** START **

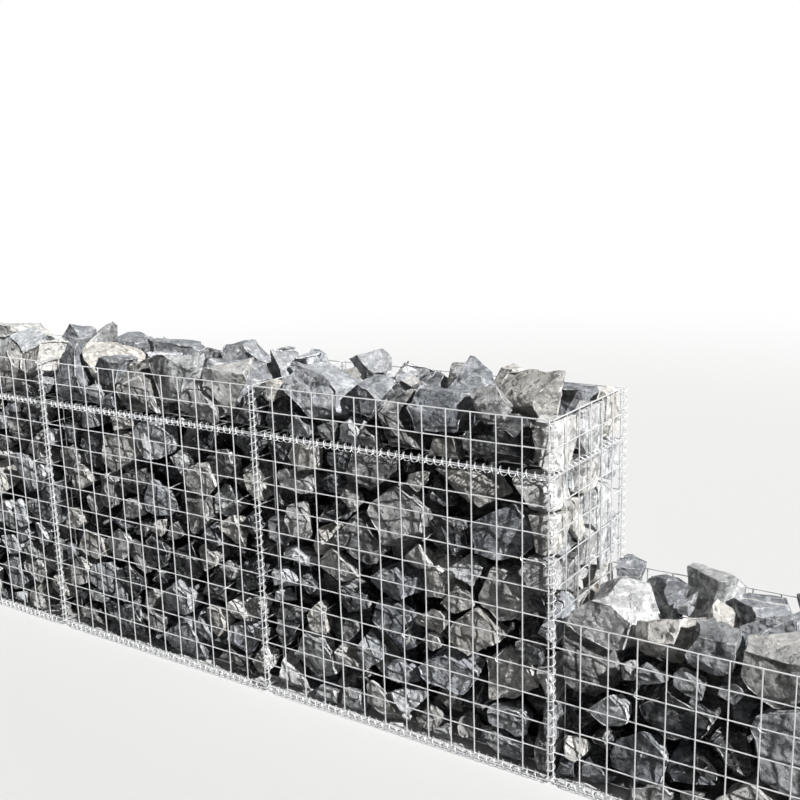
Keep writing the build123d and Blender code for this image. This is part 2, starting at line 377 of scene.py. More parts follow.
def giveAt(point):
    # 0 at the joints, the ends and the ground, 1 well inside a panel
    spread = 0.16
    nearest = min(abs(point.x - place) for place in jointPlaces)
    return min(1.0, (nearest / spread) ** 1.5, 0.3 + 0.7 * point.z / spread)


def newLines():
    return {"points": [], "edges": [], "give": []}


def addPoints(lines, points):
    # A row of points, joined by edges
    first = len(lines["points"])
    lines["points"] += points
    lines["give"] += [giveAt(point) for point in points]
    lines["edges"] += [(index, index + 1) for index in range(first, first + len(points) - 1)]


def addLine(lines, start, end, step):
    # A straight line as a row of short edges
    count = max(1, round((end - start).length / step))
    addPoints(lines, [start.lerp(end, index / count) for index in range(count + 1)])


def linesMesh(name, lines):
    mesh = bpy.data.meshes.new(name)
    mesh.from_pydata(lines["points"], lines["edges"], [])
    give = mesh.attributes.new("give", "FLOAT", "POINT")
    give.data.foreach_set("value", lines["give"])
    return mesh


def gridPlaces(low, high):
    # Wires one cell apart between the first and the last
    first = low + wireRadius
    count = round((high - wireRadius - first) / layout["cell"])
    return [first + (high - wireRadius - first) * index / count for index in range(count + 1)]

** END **

== Task objective ==
Print the listing above in its entirety, with every line exact.

== Solution for this problem ==
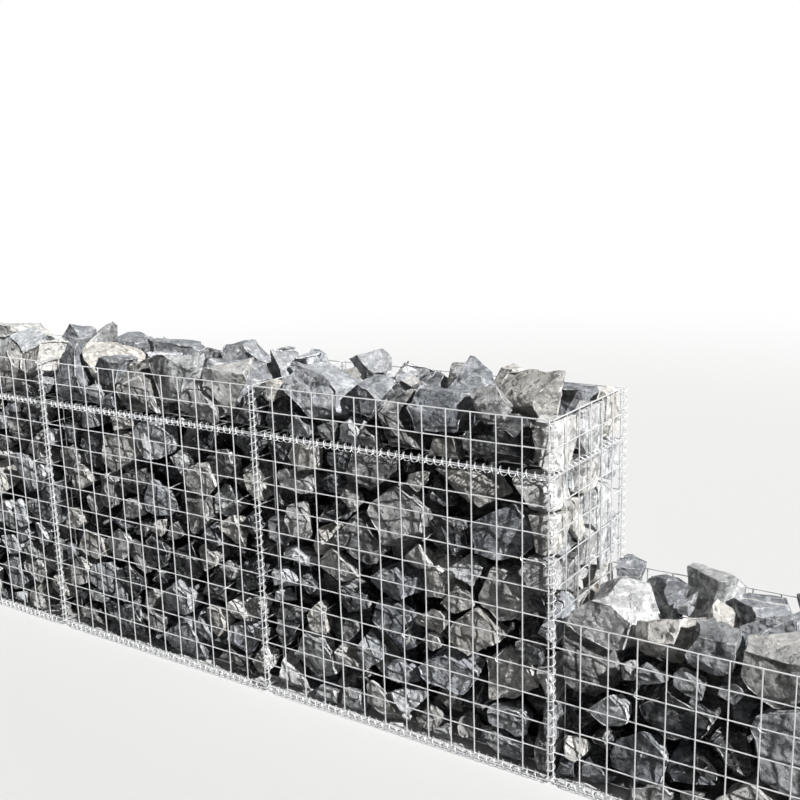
Keep writing the build123d and Blender code for this image. This is part 2, starting at line 377 of scene.py. More parts follow.
def giveAt(point):
    # 0 at the joints, the ends and the ground, 1 well inside a panel
    spread = 0.16
    nearest = min(abs(point.x - place) for place in jointPlaces)
    return min(1.0, (nearest / spread) ** 1.5, 0.3 + 0.7 * point.z / spread)


def newLines():
    return {"points": [], "edges": [], "give": []}


def addPoints(lines, points):
    # A row of points, joined by edges
    first = len(lines["points"])
    lines["points"] += points
    lines["give"] += [giveAt(point) for point in points]
    lines["edges"] += [(index, index + 1) for index in range(first, first + len(points) - 1)]


def addLine(lines, start, end, step):
    # A straight line as a row of short edges
    count = max(1, round((end - start).length / step))
    addPoints(lines, [start.lerp(end, index / count) for index in range(count + 1)])


def linesMesh(name, lines):
    mesh = bpy.data.meshes.new(name)
    mesh.from_pydata(lines["points"], lines["edges"], [])
    give = mesh.attributes.new("give", "FLOAT", "POINT")
    give.data.foreach_set("value", lines["give"])
    return mesh


def gridPlaces(low, high):
    # Wires one cell apart between the first and the last
    first = low + wireRadius
    count = round((high - wireRadius - first) / layout["cell"])
    return [first + (high - wireRadius - first) * index / count for index in range(count + 1)]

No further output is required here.